Account for Sequencing
Some features must come before others:
- User permissions before collaboration features
- Data import before advanced analytics
- Basic workflow before automation
Build dependency maps alongside scoring. High-scoring items that require low-scoring prerequisites need phasing.
Common Scoring Pitfalls
HiPPO override
Scoring is worthless if the "Highest Paid Person's Opinion" always wins. Establish that evidence-based scores guide decisions, even when leadership disagrees.
Optimism bias
Teams consistently overestimate impact, confidence, and ease (or underestimate effort). Calibrate against past projects: "We thought X would be high impact. Was it?"
Analysis paralysis
Don't spend 3 hours debating whether something is a 7 or an 8. Quick, directionally correct scores beat perfect scores delivered too late.
Ignoring confidence
Low confidence should trigger discovery work, not blind building. If confidence is below 50%, validate before committing significant effort.
Gaming the system
If people inflate scores to get their pet projects prioritized, the framework breaks. Combat this with:
- Transparent scoring (everyone sees the numbers)

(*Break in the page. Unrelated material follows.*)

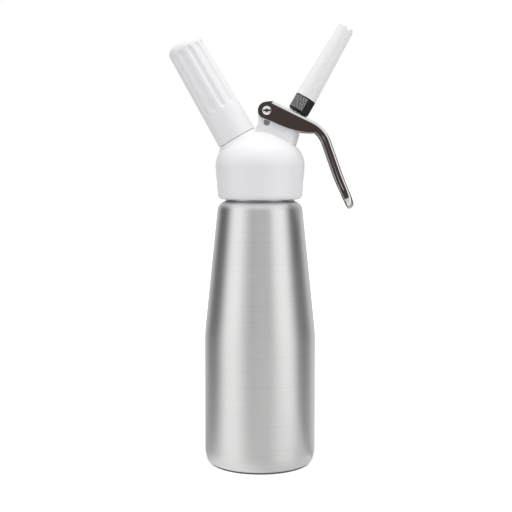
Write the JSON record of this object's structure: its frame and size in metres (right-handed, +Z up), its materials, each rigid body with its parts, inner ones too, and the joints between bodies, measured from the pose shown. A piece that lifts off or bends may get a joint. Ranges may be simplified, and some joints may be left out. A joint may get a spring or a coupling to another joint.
{
  "type": "whipped cream dispenser",
  "caption": "Brushed aluminium cream siphon: bottle with a screw-on white head, gas charger holder, sprung lever valve and decorating nozzle.",
  "frame": {"origin": "centre of the bottle's flat base, on the surface that it stands on", "axes": "+Z up the bottle's axis, +X towards the lever and the nozzle, -Y towards the picture's camera"},
  "size_m": [0.1319, 0.08, 0.3154],
  "materials": {
    "brushed_aluminium": "spun and satin brushed, with soft upright bands of reflection",
    "white_plastic": "smooth gloss",
    "nozzle_plastic": "smooth, slightly translucent",
    "insert_aluminium": "turned",
    "charger_steel": "plain zinc-plated steel, unmarked",
    "brass": "turned",
    "stem_steel": "turned",
    "spring_steel": "drawn wire",
    "lever_steel": "polished, mirror-like",
    "screw_steel": "polished",
    "dowel_steel": "satin, blue-grey",
    "black_collar": "black anodised, knurled",
    "clear_silicone": "soft silicone",
    "black_rubber": "moulded rubber",
    "red_silicone": "soft silicone"
  },
  "bodies": {
    "bottle": {"bottle": "brushed_aluminium"},
    "neck_seal": {"head_gasket": "clear_silicone"},
    "head": {"head_housing": "white_plastic", "thread_insert": "insert_aluminium", "charger_stub": "insert_aluminium", "piercing_pin_screw": "brass", "piercing_pin": "spring_steel", "charger_seal": "black_rubber", "check_valve": "red_silicone", "valve_body": "brass", "valve_guide_bush": "brass", "stem_seal": "black_rubber", "valve_seat_gasket": "black_rubber", "valve_spring": "spring_steel", "pivot_screw": "screw_steel", "pivot_nut": "screw_steel", "dowel_pin": "dowel_steel"},
    "charger": {"gas_charger": "charger_steel"},
    "holder": {"charger_holder": "white_plastic", "holder_sleeve": "insert_aluminium"},
    "lever": {"lever": "lever_steel"},
    "valve": {"valve_stem": "stem_steel", "valve_poppet": "stem_steel", "spring_clip": "spring_steel"},
    "stem_end_seal": {"nozzle_seal": "clear_silicone"},
    "nozzle": {"nozzle_collar": "black_collar", "decorator_nozzle": "nozzle_plastic"}
  },
  "joints": [
    {"name": "head_lift", "type": "slide", "parent": "bottle", "child": "neck_seal", "axis": [0, 0, 1], "range_m": [0, 0.02]},
    {"name": "head_turn", "type": "hinge", "parent": "neck_seal", "child": "head", "pos_m": [0, 0, 0.206], "axis": [0, 0, 1], "range_deg": [0, 1805]},
    {"name": "lever_press", "type": "hinge", "parent": "head", "child": "lever", "pos_m": [0.0047, 0, 0.2535], "axis": [0, 1, 0], "range_deg": [0, 9], "stiffness_Nm_per_rad": 4, "springref_deg": -5.73},
    {"name": "valve_travel", "type": "slide", "parent": "head", "child": "valve", "axis": [-0.5, 0, -0.866], "range_m": [0, 0.0031], "deforming": ["valve_spring"]},
    {"name": "charger_lift", "type": "slide", "parent": "head", "child": "charger", "axis": [-0.5, 0, 0.866], "range_m": [0, 0.01]},
    {"name": "holder_turn", "type": "hinge", "parent": "charger", "child": "holder", "pos_m": [0, 0, 0.206], "axis": [-0.5, 0, 0.866], "range_deg": [0, 1805]},
    {"name": "nozzle_lift", "type": "slide", "parent": "valve", "child": "stem_end_seal", "axis": [0.5, 0, 0.866], "range_m": [0, 0.0056]},
    {"name": "nozzle_turn", "type": "hinge", "parent": "stem_end_seal", "child": "nozzle", "pos_m": [0, 0, 0.206], "axis": [0.5, 0, 0.866], "range_deg": [0, 1445]}
  ],
  "couplings": [
    {"joint": "head_turn", "follows": "head_lift", "rad_per_m": 1570.8},
    {"joint": "valve_travel", "follows": "lever_press", "m_per_rad": 0.01967},
    {"joint": "holder_turn", "follows": "charger_lift", "rad_per_m": 3141.6},
    {"joint": "nozzle_turn", "follows": "nozzle_lift", "rad_per_m": 4488}
  ]
}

- Post-launch reviews (did impact match predictions?)
- Rotating who estimates different factors
Combining with Other Frameworks
ICE and RICE work well alongside:
- Opportunity Solution Trees - Score opportunities within each branch
- Weighted Scoring Models - Use ICE/RICE as factors alongside strategic fit, risk, etc.

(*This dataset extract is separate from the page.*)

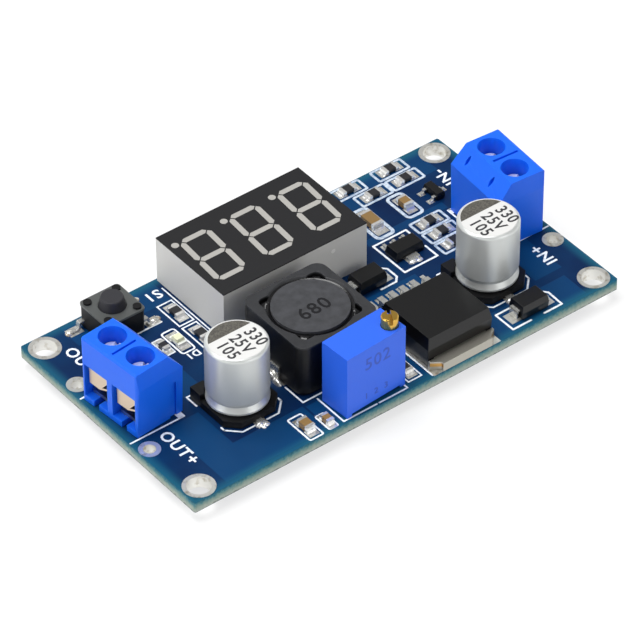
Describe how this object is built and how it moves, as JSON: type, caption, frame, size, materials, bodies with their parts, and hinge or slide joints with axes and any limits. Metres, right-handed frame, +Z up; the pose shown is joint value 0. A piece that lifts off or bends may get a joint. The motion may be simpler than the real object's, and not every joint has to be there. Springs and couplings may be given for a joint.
{
  "type": "step-down voltage converter board",
  "caption": "Blue step-down converter board with a numeric voltmeter, screw terminals at both ends, can capacitors, shielded inductor, tabbed regulator, multi-turn trimmer and push button",
  "frame": {"origin": "middle of the four mounting holes, on the underside of the board", "axes": "+X along the board towards the input terminal, +Y towards the edge with the display, +Z up out of the face with the parts"},
  "size_m": [0.0666, 0.036, 0.0141],
  "materials": {
    "solder_mask": "glossy blue lacquer",
    "tinned": "bright tin plating",
    "solder": "bright solder",
    "display_shell": "light grey moulding",
    "display_mask": "smooth dark face",
    "resin": "cast milky resin",
    "laminate": "bare laminate",
    "blue_moulding": "satin blue moulding",
    "clamp_metal": "pale brass sheet",
    "screw_steel": "zinc-plated steel",
    "can": "satin drawn aluminium",
    "black_moulding": "matte black moulding",
    "ferrite": "lacquered ferrite",
    "copper_wire": "enamelled copper wire",
    "trimmer_blue": "bright blue moulding",
    "brass": "turned brass",
    "seal": "cast blue sealant",
    "tab_metal": "dull tin plating",
    "grey_cover": "dull grey pressed cover",
    "spring_metal": "thin spring steel",
    "ceramic": "fired brown ceramic",
    "pale_ceramic": "pale substrate",
    "lens": "pale cast lens"
  },
  "bodies": {
    "board": {"circuit_board": "solder_mask", "plated_lands": "tinned", "solder_joints": "solder", "display_shell": "display_shell", "display_mask": "display_mask", "display_resin": "resin", "display_backing": "laminate", "display_pins": "tinned", "output_housing": "blue_moulding", "output_contacts": "tinned", "input_housing": "blue_moulding", "input_contacts": "tinned", "output_capacitor_can": "can", "output_capacitor_base": "black_moulding", "output_capacitor_leads": "tinned", "input_capacitor_can": "can", "input_capacitor_base": "black_moulding", "input_capacitor_leads": "tinned", "inductor_shield": "ferrite", "inductor_drum": "ferrite", "inductor_winding": "copper_wire", "inductor_clips": "tinned", "trimmer_housing": "trimmer_blue", "trimmer_seal": "seal", "trimmer_pins": "tinned", "regulator_body": "black_moulding", "regulator_tab": "tab_metal", "regulator_leads": "tinned", "input_diode_body": "black_moulding", "input_diode_leads": "tinned", "output_diode_body": "black_moulding", "output_diode_leads": "tinned", "small_regulator_body": "black_moulding", "small_regulator_leads": "tinned", "transistor_body": "black_moulding", "transistor_leads": "tinned", "switch_base": "black_moulding", "switch_cover": "grey_cover", "switch_dome": "spring_metal", "switch_legs": "tinned", "chip_resistor_bodies": "black_moulding", "chip_resistor_ends": "tinned", "ceramic_capacitor_bodies": "ceramic", "ceramic_capacitor_ends": "tinned", "indicator_base": "pale_ceramic", "indicator_lens": "lens", "driver_chip_body": "black_moulding", "driver_chip_leads": "tinned"},
    "output_positive_clamp_body": {"output_positive_clamp": "clamp_metal"},
    "output_positive_screw_body": {"output_positive_screw": "screw_steel"},
    "output_negative_clamp_body": {"output_negative_clamp": "clamp_metal"},
    "output_negative_screw_body": {"output_negative_screw": "screw_steel"},
    "input_positive_clamp_body": {"input_positive_clamp": "clamp_metal"},
    "input_positive_screw_body": {"input_positive_screw": "screw_steel"},
    "input_negative_clamp_body": {"input_negative_clamp": "clamp_metal"},
    "input_negative_screw_body": {"input_negative_screw": "screw_steel"},
    "trimmer_screw_body": {"trimmer_screw": "brass"},
    "button_body": {"switch_button": "black_moulding"}
  },
  "joints": [
    {"name": "output_positive_press", "type": "slide", "parent": "board", "child": "output_positive_clamp_body", "axis": [0, 0, -1], "range_m": [0, 0.00135]},
    {"name": "output_positive_turn", "type": "hinge", "parent": "output_positive_clamp_body", "child": "output_positive_screw_body", "pos_m": [-0.02911, -0.00194, 0.008], "axis": [0, 0, -1], "range_deg": [0, 1080]},
    {"name": "output_negative_press", "type": "slide", "parent": "board", "child": "output_negative_clamp_body", "axis": [0, 0, -1], "range_m": [0, 0.00135]},
    {"name": "output_negative_turn", "type": "hinge", "parent": "output_negative_clamp_body", "child": "output_negative_screw_body", "pos_m": [-0.02958, 0.00311, 0.008], "axis": [0, 0, -1], "range_deg": [0, 1080]},
    {"name": "input_positive_press", "type": "slide", "parent": "board", "child": "input_positive_clamp_body", "axis": [0, 0, -1], "range_m": [0, 0.00135]},
    {"name": "input_positive_turn", "type": "hinge", "parent": "input_positive_clamp_body", "child": "input_positive_screw_body", "pos_m": [0.02916, -0.00223, 0.008], "axis": [0, 0, -1], "range_deg": [0, 1080]},
    {"name": "input_negative_press", "type": "slide", "parent": "board", "child": "input_negative_clamp_body", "axis": [0, 0, -1], "range_m": [0, 0.00135]},
    {"name": "input_negative_turn", "type": "hinge", "parent": "input_negative_clamp_body", "child": "input_negative_screw_body", "pos_m": [0.02953, 0.00283, 0.008], "axis": [0, 0, -1], "range_deg": [0, 1080]},
    {"name": "trimmer_turn", "type": "hinge", "parent": "board", "child": "trimmer_screw_body", "pos_m": [-0.00161, -0.01549, 0.011], "axis": [0, 0, 1], "continuous": true},
    {"name": "button_press", "type": "slide", "parent": "board", "child": "button_body", "axis": [0, 0, -1], "range_m": [0, 0.00025], "stiffness_N_per_m": 8000, "deforming": ["switch_dome"]}
  ],
  "couplings": [
    {"joint": "output_positive_turn", "follows": "output_positive_press", "rad_per_m": 13963},
    {"joint": "output_negative_turn", "follows": "output_negative_press", "rad_per_m": 13963},
    {"joint": "input_positive_turn", "follows": "input_positive_press", "rad_per_m": 13963},
    {"joint": "input_negative_turn", "follows": "input_negative_press", "rad_per_m": 13963}
  ]
}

- Impact-Effort Matrix - Plot ICE/RICE scores to visualize quick wins vs. big bets
- Customer Value Scoring - Use customer segments to weight reach differently
No single framework answers every question. Combine approaches for comprehensive data-driven prioritization.
When to Stop Using ICE or RICE
Scoring frameworks aren't always appropriate:
Don't use when:
- You have 3 opportunities and all are clearly valuable
- It's an emergency bug or security issue
- The decision is obvious and scoring is just theater
- You're in early exploration (use discovery sprints instead)
Frameworks serve decision-making. When they don't help, skip them.